Something Funny For Money?

by endlesspsych

Once you see it...

By Keir Liddle

If someone sells us faulty goods, be they electronic gadgets that just don’t work or clothing that’s missing a few crucial stitches, we would rightly expect our statutory consumer rights to be met and would likely complain vociferously.

Yet when it comes to alternative and complementary medicines where is this vehement and noisy outcry from those who imbibe homeopathic remedies, stick Hopi candles in their ears and poke themselves with acupuncture needles?

Why is it left to those who decry these treatments to criticise them and inform the consumer that using alternative and complimentary medicine is often equivelant to being sold a car without an engine?

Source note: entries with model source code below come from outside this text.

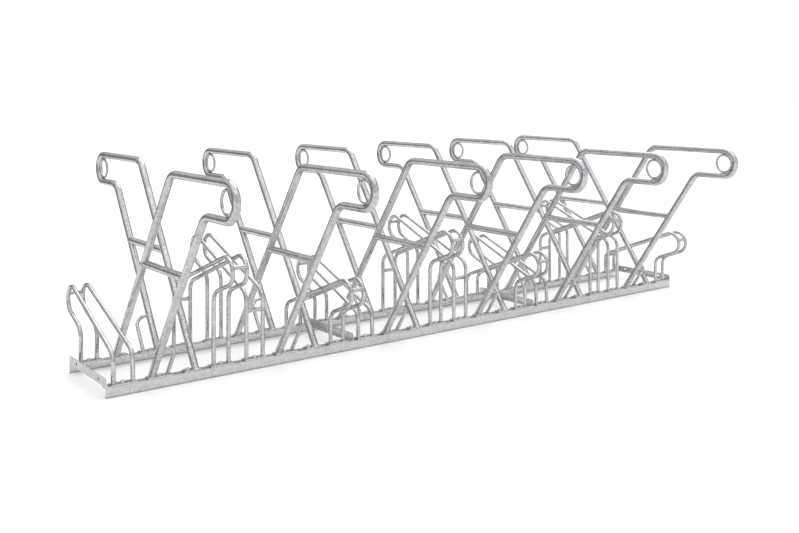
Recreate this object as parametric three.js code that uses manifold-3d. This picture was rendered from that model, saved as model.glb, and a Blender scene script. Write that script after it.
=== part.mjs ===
// A two tier bike rack: two angle rails on the ground, four cross members between them,
// and twelve places in a row, six facing the back and six facing the front.
// A place has a tall leaning frame of bent tube with a lock ring in its nose,
// and a wheel holder of two bent rods. Holders alternate between a low and a high tier.
// Frames and holders stand on flat plates that are bolted to the rails.
// Sizes are in millimetres. X runs along the rails, the front is -Y and Z is up.
// The origin is on the ground under the middle of the rack.

import * as THREE from 'three';
import { mergeVertices } from 'three/addons/utils/BufferGeometryUtils.js';
import Module from 'manifold-3d';

const wasm = await Module();
wasm.setup();

// Whole rack
const BAY_COUNT = 6;
const BAY_LENGTH = 500; // stretch of rail that one place to the back and one to the front share
const RACK_HEIGHT = 761;
const RACK_DEPTH = 1596;
const BASE_DEPTH = 364; // over the outer faces of the two rails
const WELD_GAP = 0.3; // room left between two welded pieces where a round one meets the other
const CUT_OVERRUN = 20; // how far a cutting shape runs past what it cuts

// Rails
const RAIL_LEG = 35;
const RAIL_WALL = 4;
const RAIL_ROOT_RADIUS = 5;
const RAIL_END_INSET = 3; // each rail end stops this far short of its bay's end
const RAIL_LENGTH = BAY_COUNT * BAY_LENGTH - 2 * RAIL_END_INSET;
const RAIL_FACE_Y = BASE_DEPTH / 2;
const RAIL_TOP_Z = RAIL_LEG;
const FLANGE_MIDDLE_Y = RAIL_FACE_Y - RAIL_LEG / 2;

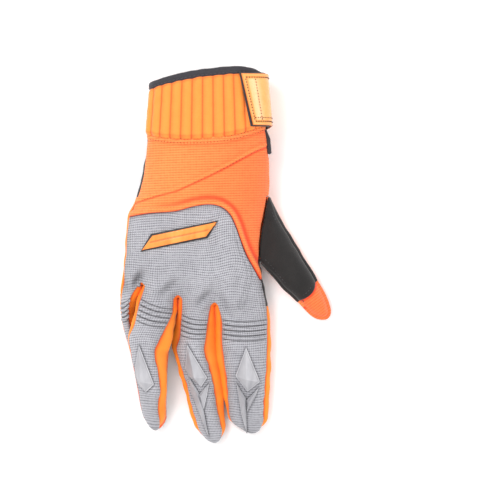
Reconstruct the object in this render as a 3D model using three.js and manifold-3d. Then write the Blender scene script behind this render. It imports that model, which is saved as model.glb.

Well the main reason that people who use CAM therapies might not complain is probably because they earnestly believe that they have been treated and that their conditions have improved. The power of the placebo effect can be very convincing – but why?

One reason is perhaps that most people using complimentary and alternative therapies are doing so for self limiting conditions: a condition that will run its course within a specific period and is little modified by treatment. So folks who use alternative therapies get better anyway and mistake the correlation between using their favoured alternative therapy with a causative and curative effect.

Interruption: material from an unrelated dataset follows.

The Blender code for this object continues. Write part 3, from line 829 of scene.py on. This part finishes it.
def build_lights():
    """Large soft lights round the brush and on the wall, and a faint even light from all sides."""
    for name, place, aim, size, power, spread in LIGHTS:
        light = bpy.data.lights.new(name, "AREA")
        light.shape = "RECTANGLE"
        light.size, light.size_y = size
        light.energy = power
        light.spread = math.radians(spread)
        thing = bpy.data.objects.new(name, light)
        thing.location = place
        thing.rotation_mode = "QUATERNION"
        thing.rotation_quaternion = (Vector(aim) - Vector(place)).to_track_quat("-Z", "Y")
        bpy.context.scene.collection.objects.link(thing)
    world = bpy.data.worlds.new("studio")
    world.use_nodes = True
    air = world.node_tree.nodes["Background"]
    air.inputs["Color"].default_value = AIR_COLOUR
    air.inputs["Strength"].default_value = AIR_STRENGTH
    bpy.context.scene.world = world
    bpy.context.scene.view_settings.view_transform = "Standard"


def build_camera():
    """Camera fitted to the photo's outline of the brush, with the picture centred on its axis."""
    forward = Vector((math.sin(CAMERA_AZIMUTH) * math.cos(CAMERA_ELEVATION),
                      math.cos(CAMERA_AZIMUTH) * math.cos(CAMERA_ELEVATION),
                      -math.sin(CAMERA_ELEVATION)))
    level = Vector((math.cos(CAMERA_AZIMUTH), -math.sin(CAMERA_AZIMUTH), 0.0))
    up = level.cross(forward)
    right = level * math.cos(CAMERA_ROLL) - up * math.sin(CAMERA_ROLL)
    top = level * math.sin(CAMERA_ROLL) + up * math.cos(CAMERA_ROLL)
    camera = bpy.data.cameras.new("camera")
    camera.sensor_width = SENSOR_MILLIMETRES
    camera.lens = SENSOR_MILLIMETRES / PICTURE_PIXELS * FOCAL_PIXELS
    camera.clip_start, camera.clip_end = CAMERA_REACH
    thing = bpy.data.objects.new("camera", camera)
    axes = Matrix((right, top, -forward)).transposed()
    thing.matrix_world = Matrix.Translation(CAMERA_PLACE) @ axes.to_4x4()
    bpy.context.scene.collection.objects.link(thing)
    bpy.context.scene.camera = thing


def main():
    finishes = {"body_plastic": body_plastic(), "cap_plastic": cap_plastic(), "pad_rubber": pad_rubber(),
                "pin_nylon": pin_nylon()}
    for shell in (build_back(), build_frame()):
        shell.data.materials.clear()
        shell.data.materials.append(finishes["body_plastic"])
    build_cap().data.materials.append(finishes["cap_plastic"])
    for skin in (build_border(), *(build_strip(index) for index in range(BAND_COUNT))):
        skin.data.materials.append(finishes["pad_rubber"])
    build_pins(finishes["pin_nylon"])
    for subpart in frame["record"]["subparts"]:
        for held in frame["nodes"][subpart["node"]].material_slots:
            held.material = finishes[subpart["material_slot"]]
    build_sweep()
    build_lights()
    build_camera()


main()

The suppossed effects of alternative therapies can also be explained, when applied to self-limiting conditions, by the concept of regression to the mean.  Take the example of back pain – people may suffer from pain on and off but only seek treatment when the pain is particularly bad.

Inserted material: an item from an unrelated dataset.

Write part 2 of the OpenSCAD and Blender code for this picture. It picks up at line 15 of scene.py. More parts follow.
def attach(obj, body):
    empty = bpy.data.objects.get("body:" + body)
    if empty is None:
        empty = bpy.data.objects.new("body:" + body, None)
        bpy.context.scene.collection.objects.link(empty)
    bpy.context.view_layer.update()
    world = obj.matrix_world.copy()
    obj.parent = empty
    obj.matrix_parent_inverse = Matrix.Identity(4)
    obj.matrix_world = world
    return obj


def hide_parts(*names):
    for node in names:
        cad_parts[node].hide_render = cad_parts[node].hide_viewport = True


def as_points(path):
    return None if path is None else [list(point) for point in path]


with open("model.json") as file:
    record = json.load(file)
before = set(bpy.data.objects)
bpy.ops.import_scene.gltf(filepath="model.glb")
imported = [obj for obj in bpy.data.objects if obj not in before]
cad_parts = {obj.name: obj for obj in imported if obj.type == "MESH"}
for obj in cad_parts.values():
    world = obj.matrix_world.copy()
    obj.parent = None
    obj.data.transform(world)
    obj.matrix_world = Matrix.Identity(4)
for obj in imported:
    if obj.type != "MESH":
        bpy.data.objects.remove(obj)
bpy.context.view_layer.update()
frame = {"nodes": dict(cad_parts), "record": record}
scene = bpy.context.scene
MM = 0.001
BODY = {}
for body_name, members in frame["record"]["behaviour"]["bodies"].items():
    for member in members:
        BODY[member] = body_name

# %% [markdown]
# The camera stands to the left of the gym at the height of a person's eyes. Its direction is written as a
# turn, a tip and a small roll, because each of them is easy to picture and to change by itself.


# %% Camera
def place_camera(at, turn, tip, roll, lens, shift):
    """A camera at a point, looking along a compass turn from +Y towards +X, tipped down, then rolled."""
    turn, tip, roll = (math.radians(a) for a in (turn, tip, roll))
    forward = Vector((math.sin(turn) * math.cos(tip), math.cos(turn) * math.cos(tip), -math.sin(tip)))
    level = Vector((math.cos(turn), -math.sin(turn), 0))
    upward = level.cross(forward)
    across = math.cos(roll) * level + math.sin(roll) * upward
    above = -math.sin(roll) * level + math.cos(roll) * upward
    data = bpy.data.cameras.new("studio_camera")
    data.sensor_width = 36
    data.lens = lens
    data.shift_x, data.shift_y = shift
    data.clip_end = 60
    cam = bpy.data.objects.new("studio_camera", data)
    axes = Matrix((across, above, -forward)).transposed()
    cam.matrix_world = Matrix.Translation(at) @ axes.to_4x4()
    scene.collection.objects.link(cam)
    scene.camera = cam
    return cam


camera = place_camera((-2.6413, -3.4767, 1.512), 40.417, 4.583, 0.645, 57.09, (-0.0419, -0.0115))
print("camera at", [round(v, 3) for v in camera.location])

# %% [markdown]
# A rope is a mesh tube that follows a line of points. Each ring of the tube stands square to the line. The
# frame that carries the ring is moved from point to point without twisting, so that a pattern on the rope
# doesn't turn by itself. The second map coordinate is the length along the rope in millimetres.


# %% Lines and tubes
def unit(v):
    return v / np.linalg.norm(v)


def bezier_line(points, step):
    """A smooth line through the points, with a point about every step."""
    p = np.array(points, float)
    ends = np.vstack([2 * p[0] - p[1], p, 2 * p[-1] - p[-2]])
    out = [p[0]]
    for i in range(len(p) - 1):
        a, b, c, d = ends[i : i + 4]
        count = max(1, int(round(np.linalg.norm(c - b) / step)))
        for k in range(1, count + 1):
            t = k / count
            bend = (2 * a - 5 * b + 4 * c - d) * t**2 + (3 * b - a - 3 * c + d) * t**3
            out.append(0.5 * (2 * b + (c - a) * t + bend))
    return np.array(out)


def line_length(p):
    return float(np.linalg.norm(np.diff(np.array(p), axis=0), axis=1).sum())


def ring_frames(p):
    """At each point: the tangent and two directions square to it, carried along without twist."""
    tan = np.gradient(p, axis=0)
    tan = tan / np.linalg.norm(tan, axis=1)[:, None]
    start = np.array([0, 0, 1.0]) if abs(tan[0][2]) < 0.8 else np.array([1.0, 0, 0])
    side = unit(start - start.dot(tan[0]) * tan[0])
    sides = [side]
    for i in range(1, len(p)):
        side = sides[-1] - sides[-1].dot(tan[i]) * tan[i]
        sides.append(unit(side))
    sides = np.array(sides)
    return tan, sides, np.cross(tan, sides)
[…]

However if they seek treatment around the time that the pain is at its most extreme then you would expect (on average) that the pain would lessen and their condition improve regardless of any treatments sought. Thus people using complimentary or alternative therapies for back pain will think that their choosen remedy has “cured” them or alleviated their suffering without considering that the condition would likely have cleared up on it’s own anyway.

That people believe that CAM has an effect, despite scientific evidence to the contrary, probably explains the use of pseudoscience and anecdote to support their claims and beliefs and leads me towards one conclusion: nobody has ever sat them down and explained the logic behind evidence based medicine.

Anecdotes are unreliable because people are unreliable. There are all sorts of reasons why people are unreliable judges of their own health. They don’t want to appear a burden, don’t want to admit to themselves that there is a problem – they could be afraid that a visit to the doctor will uncover something serious for instance?

When it comes to testing drugs people can be equally as bad at assessing their effects. This is down to a myriad of psychological effects – the expectation effect for one. Essentially people expect an effect from some sort of remedy and then overinterpret or attribute any improvement experienced to the treatment given.

Clearly there needs to be a way of controlling for the unreliable nature of human beings…

…and there is: the blind trial. To determine if a drug has a real effect patients are randomly assigned to one of two groups placebo (or control) and treatment (or experimental). The treatment group unknowingly received the remedy being tested and the placebo group are given a suitable alternative that it is known has no active ingredients or effect. If there is a greater effect size in the treatment group compared to the placebo group then you can be more sure that the remedy is effective.

Except, well, there can be issues where, either conciously or unconciously, the experimenters can bias the results of the study. By reinterpreting results that seem odd or don’t fit with what they would expect; rechecking results that seem odd but taking on face value those that fit their hypothesis. They could also not properly randomly assign people to treatment groups – assigning “stronger” or “healthier” folks to the treatment group and “weaker” folks to the control group in order to bias the results in favour of the treatment group.

To avoid this scenario studies can be double blinded.

This is where not only do the patients not know if they are getting a remedy or a placebo but those administering the treatment don’t know either. So there is no way they can bias the results! Now this tells you if a remedy is better then placebo or more technically it tells you whether there is a significant difference between the two groups. To measure how much of a difference one should really employ an effect size measure of some sort. There is no point lauding a remedy based on statistical significance alone as the effect size it has over placebo could be tiny.

By going through this process you can determine whether or not a remedy is actually effective and whether it is likely to help your condition.

Unfortunately, in the case of many, many complementary and alternative therapies the above method is not followed in research and you see a lot of low quality (not properly blinded/problems with randomization and the like) trials that show CAM therapies and remedies have an effect. For people unaware of the quality issues encountering the “high quality” trials and the fact they contradict the findings of “low quality trials” can make it appear that there is still some debate of the efficacy of such trials – but there really isn’t.

There is the adoption of scientific language and appropriation of approximations of the methods of evidence based medicine that all add up to create the illusion that there is scientific evidence when in reality it’s just pseudoscience.

In an ideal world people wouldn’t be fooled by such things and would not spend their money on engineless cars – but until then I suppose it will only ever be the skeptics who expose those who peddle placebos as paneceas for all your ills in the interests of consumer rights and in the interests of good public health.